How to Buy Better, Fewer Holiday Gifts for Kids

illustration by KJ Dell’Antonia

What your gut tells you about toys is absolutely true: they’re better in some ways, worse in others and much cheaper and more widely available than the toys your parents bought when you were a kid. Just 3 percent of the world’s children live in the United States, but they consume 40 percent of the world’s toys. Consuming does not mean using: parents report that most kids only play with about 5 percent of the toys they own, possibly because they have so many they don’t know what to do with the rest.

And yet, whether you’re wrapping up your Hanukkah shopping or just facing the few remaining days until Christmas with shock, it’s likely that you’ll be adding to that abundance. The average American plans to spend $330 per child this year. That’s a lot of Fingerlings and Hatchimals sitting abandoned on a lot of living room floors come January, and that won’t make anyone happy.

If toy shopping is an inevitable part of your holiday, how can you make choices that won’t be forgotten by Valentine’s Day? After more than a decade of wooden kitchens frantically assembled at midnight, Furbees, and the occasional best present ever accolade, I might have a few thoughts on the subject. Here are my tips for on toy-buying for a more joyful holiday all the way around.

Little kids don’t like lots of gifts. It’s a classic holiday moment of excess: your 2- or 3-year-old has just opened a wonderful present and–surprise–she wants to play with it right now. Let her. Don’t push her on to the next present. Don’t even have a next present (when our kids were little, only Santa and grandparents gave Christmas gifts). That child is happy. Enjoy it.

illustration by KJ Dell’Antonia

Follow the age guidelines. Your kid is so smart. Really. But even bright kids are often frustrated or stymied by toys designed with an older child’s dexterity, size or reasoning ability in mind, and then next year, when your child would love that R2D2 droid, it’s already been dumped at the back of the closet. Save some fun for next year.
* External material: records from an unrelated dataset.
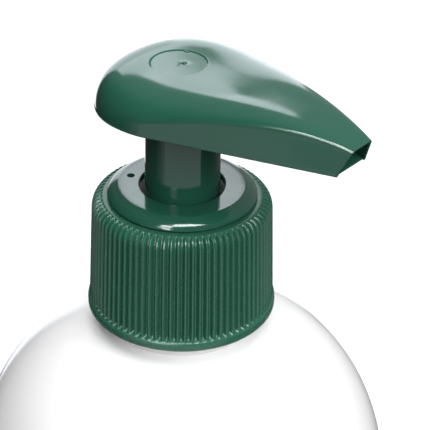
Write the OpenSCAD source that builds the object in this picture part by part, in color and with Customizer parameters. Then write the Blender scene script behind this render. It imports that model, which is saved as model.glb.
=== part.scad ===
// Soap pump dispenser: round bottle, ribbed screw closure and lotion pump with a drooping spout.
// Millimetres, +Z up, origin at the centre of the bottle's foot, spout along +X.

/* [Bottle] */
// Outside radius of the bottle's body and of its round shoulder
bottle_r = 37; // [34:0.5:42]
// Height of the centre of the round shoulder above the foot
shoulder_z = 104; // [90:1:130]
// Thickness of the bottle's wall
bottle_wall = 1.4; // [1:0.1:2]
// Radius of the rounded corner at the foot
foot_round = 6; // [4:0.5:9]
// Radius of the neck at the root of its thread
neck_r = 12.5; // [12.4:0.1:12.6]
// Radius of the neck's bore
neck_bore_r = 10.9; // [10.6:0.1:11]

/* [Screw thread] */
// Rise of the thread in one turn
thread_pitch = 4.23; // [4:0.01:4.5]
// Turns of thread on the neck
neck_turns = 1.5; // [1:0.25:1.5]

/* [Closure] */
// Outside radius of the plain band at the closure's foot
closure_r = 16; // [15.9:0.1:17]
// Height of the closure
closure_h = 20.8; // [20.6:0.1:21.2]
// Number of grip ribs round the closure
ribs = 80; // [60:2:90]
// Depth of the grip ribs
rib_depth = 0.45; // [0.3:0.05:0.6]
// Share of each rib pitch that is rib
rib_share = 0.52; // [0.4:0.02:0.6]

/* [Collar] */
// Radius of the collar at its foot
collar_r = 12.5; // [12.2:0.1:12.8]
// Radius of the collar's flat top
collar_top_r = 10.65; // [10.4:0.05:11]
// Height of the collar above the closure
collar_h = 2.15; // [2:0.05:2.5]
// Radius of the hole that the head's sleeve slides in
collar_hole_r = 7.1; // [7:0.05:7.2]
// Radius of the vent hole in the collar's flat top
vent_r = 0.6; // [0.4:0.05:0.7]

/* [Head] */
// Height of the head's flat underside above the closure's foot
head_z = 38.56; // [38:0.01:40]
// Half width of the head
head_w = 14.43; // [13:0.01:15]
// Reach of the head's round back behind the stem
head_back = 12.57; // [11.5:0.01:13]
// Reach of the spout's lower lip in front of the stem
spout_x = 33.2; // [31:0.01:34.5]
// How far the spout's upper lip overhangs the lower one
spout_lean = 1.97; // [1:0.01:2.2]
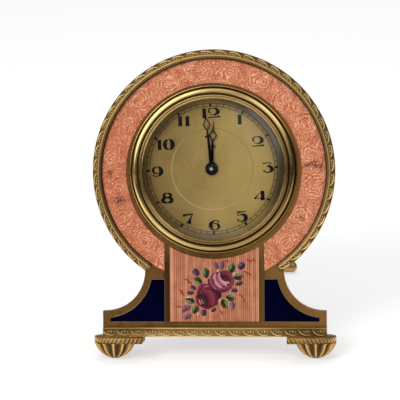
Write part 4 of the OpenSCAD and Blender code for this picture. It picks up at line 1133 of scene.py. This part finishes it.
@dataclass
class Daub:
    """One touch of the brush: a tapered, bent shape between two points."""

    path: Sequence[Point]
    wide: float
    left: Colour
    right: Colour
    level: int = 0
    skew: float = 1.0
    point: float = 0.5

    def add(self, bm: BMesh, height: float) -> None:
        """Adds the touch to a mesh at a height."""
        layer = bm.loops.layers.float_color.get("paint") or bm.loops.layers.float_color.new("paint")
        made = bmesh.ops.create_grid(bm, x_segments=12, y_segments=4, size=1.0)["verts"]
        p0, p1, p2 = (Vector(p) for p in self.path)
        across = {}
        for v in made:
            t, side = (v.co.x + 1) / 2, v.co.y
            across[v] = (side + 1) / 2
            spot = p0 * (1 - t) ** 2 + p1 * (2 * t * (1 - t)) + p2 * t**2
            way = (p1 - p0) * (1 - t) + (p2 - p1) * t
            normal = Vector((-way.y, way.x)).normalized()
            k = t**self.skew
            spot += normal * side * self.wide * max(0.0, 4 * k * (1 - k)) ** self.point
            v.co = (spot.x, spot.y, height)
        for face in {f for v in made for f in v.link_faces}:
            for loop in face.loops:
                share = across[loop.vert]
                loop[layer] = (*(a * share + b * (1 - share) for a, b in zip(self.left, self.right)), 1.0)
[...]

illustration by KJ Dell’Antonia

Buy for the kids you have, not the kids you want. It’s easy to get snared by gifts for the kid you thought you would have (or the kid you were). But love means buying for the kid you’ve got, whether he wants a tutu or an over the door basketball hoop. In particular, kids who aren’t already spending time coding are unlikely to be compelled by even the very coolest of new tech building toys. With one exception (below) unless your child really wants those pricey Little Bits that connect into codable circuits, they’re likely to go unused.

If you want to play with it, go for it. One exception to both of the above rules: if you want to make pots of fruity scented lip gloss or try wood-carving, buy the kit and enjoy it together. The best way to get a child excited about coding toys is to have a parent who is incredibly excited about coding toys, and even a child who didn’t think woodcarving sounded fun will almost always respond to the idea of doing it together. (Side note: go ahead. Buy yourself the Star Wars Lego Death Star and just build it. You don’t even have to let your 3-year-old help. Just don’t go all Will-Ferrell-in-the-Lego-Movie on him.)

Keep a list. Lists of what your kid wants are great. Lists of ideas collected throughout the year for gifts? Fantastic. But what you really need, in your phone, is a list of things you have already bought, coordinated with anyone else who buys for your child, so you don’t go overboard. There’s a lot of fun stuff out there. You don’t need all of it.

Dumpster or donation? One thing to consider before hitting Buy It Now: would another child want this when yours is done with it? Lego, building blocks, toy trains, Polly Pockets?—?these stay fun even after they’ve been used. Flying remote control fairies and spray Crayola marker systems generally do not. That doesn’t mean you have to skip this year’s fad toy, but don’t go too heavy on things that are destined for the landfill.

illustration by KJ Dell’Antonia

Watch your gender biases. Even the most overtly woke among us can find ourselves buying art supplies for girls and sports toys for boys, especially when we are buying for other people’s children. Do not bring your friend’s daughter a stuffed unicorn and her son a remote-control car. Buy them a pair of battling remote-control pooping unicorns instead. (I’m patenting that idea.)

Remember: even cheap toys are expensive. A small toy budget can go a long way at a big box store, and the result can look like an abundance?—?before it looks like a mess of broken pieces, worn out batteries and snarled doll hair in the bottom of the toy box. Everything you buy now will cost you double later in the form of finding a place to store it, cleaning it off the living room floor, fixing it when it breaks and eventually moving it on when it’s been outgrown. Don’t Kondo your kitchen with one hand while filling up the playroom with the other.

One final thought: the absolute, hands down best gift I’ve ever given a child was the Complete Calvin and Hobbes. It’s been eleven years since I took a deep breath and invested in a set, and I still find one of those books on the dining room table almost daily. Amortized by use, it might be the least expensive gift I’ve ever bought.